The show’s most daring move came in the third season, subtitled Invasion, when the creators decided to jump the story five years into the future. All of a sudden, audiences were in new and turbulent waters without a compass. Aqualad seemed to have turned evil, there was no Kid Flash, Dick Grayson had become Nightwing, there was a new Robin and there were new team members such as Wonder Girl, Bumblebee, Mal, Blue Beetle, Beast Boy, Impulse, Rocket and Batgirl. This allowed viewers to experience the same sense of growth and character development fans who watched Grayson grow into Nightwing in the pages of the comics felt as they grew up with these characters.
Viewers of Young Justice got to watch the full DC Universe experience unfold as characters who were once only experienced as kids were now full members of the hero community. It was awesome when the show connected the new Blue Beetle, Jaime Reyes, to Dan Garrett and Ted Kord, former holders of the Beetle legacy. New fans were able to get a crash course in DC history while old fans were able to experience these legacies one last time.

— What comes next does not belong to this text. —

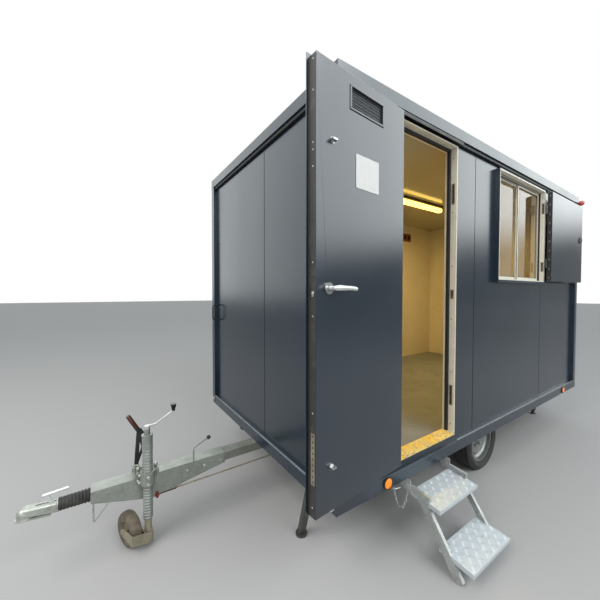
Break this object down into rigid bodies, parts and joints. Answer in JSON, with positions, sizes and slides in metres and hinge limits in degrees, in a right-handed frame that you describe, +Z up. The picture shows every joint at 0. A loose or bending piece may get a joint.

Again, the creators kept it open exactly what from Timm’s Justice League was in continuity with Young Justice. What certainly continued was the reverence and respect Timm had for the characters and their universe. The show honored Timm by making the original League member Timm’s “Big 7,” but the show also added to the mythos and scope of the old DC Universe while never being mired down in trivial continuity.
As we all look toward the future and wait to see how Warners will exploit the new DC in all its multi-media platforms, we can look back at the last place we could see the old DC, Young Justice and say thank you for providing one last, great platform for the classic DC and all the history and legacies contained therein.